The infinite Internet provides obvious and useful benefits, though. When Gambit finds an artist he admires, he writes them and tells them. Then he sees if they’d be down to play on tracks he writes with their contributions envisioned. This has led to album credits that encompass hundreds of players in the noise and drone communities, with even Josh Groban’s trumpet player performing on the Crowhurst “jazz” album, In The Speedboat Under The Sea, and splits with notables like electronic-damage maven Dreamcrusher. “I don’t play anything well, not to the competency I would hold anyone to,” Gambit admits. “But I’m very lucky, because there are hundreds of people highlighted by Bandcamp that are an e-mail away, and I can be like ‘Hey! I was thinking of this record and I want a part that uses your style of playing, so can I get you on this track?’”

Jay Gambit of Crowhurst

Gambit went to school for advertising and used to do page layouts for Hustler Magazine. His advertising school background comes out in the matter-of-fact way that Gambit talks about how he uses Bandcamp and how he markets his work. Commercialism mixes with his defiance of the market in an acknowledged tension, particularly when it comes to merch beyond vinyl. “As crude as it is to say, things have to sell,” he says. “I look at the clothes like ‘I don’t want to make something I’d be embarrassed to put out.’ I’m super influenced by Jes Aurelius. I’ve been hugely influenced by his work. His typography is amazing. Oh, I got a chance to work with [comics artist] Tony Millionaire. Duh. Of course I’m going to do that. How do I throw that on a shirt?” He’s averse to the usual black metal tendril-font aesthetic: “I like it that people can see the word ‘Crowhurst.’”

Proud as he is of Crowhurst’s catalog and what he’s accomplished so far, Gambit is still looking to do more. He’d like to be on a larger label. He loves his work, but would be a little less exhausted with more help. Crowhurst is a wild project, both singular and all over the place, and tough to reign in. Even when joking about the shorthand language used to convey ideas to collaborators, Gambit’s description is a fascinating mish-mash of related underground aesthetics: “Sisters of Mercy, Swans drums, a layer on top with a crescendo that goes into a Windowlicker IDM break into a Mamaleek guitar drone…”

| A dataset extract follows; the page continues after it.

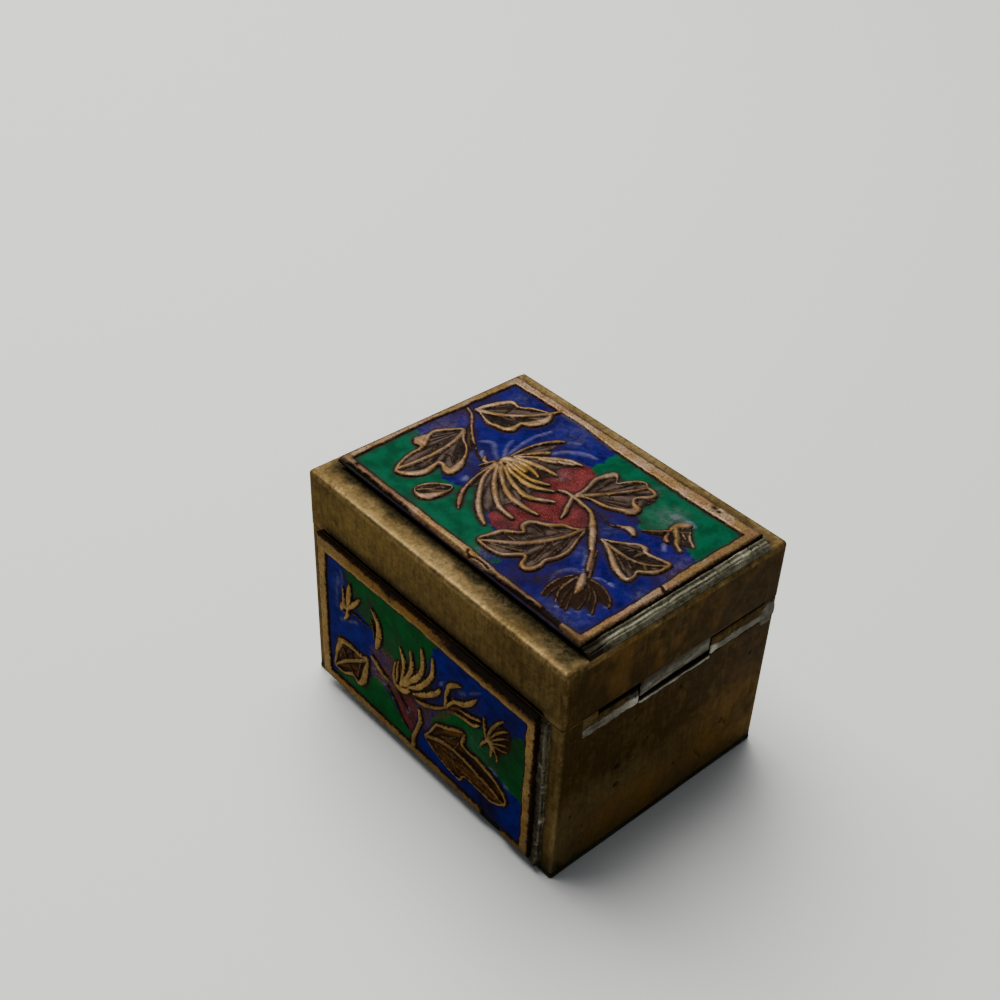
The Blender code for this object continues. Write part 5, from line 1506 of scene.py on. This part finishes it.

But it’s also got a primordial human appeal.

“I would say there’s a strong theme of existential terror,” Gambit says. “I take that as a compliment. Some stuff is more heavy-concept, like [I’m] setting out to do something [epic and challenging] like Requiem for a Dream. I view myself as a multidisciplinary artist who works in sound. But, like, a painter wakes up with a concept. It’s not a matter of ‘I need to paint a portrait of existential dread,’ It just [comes] out that way.”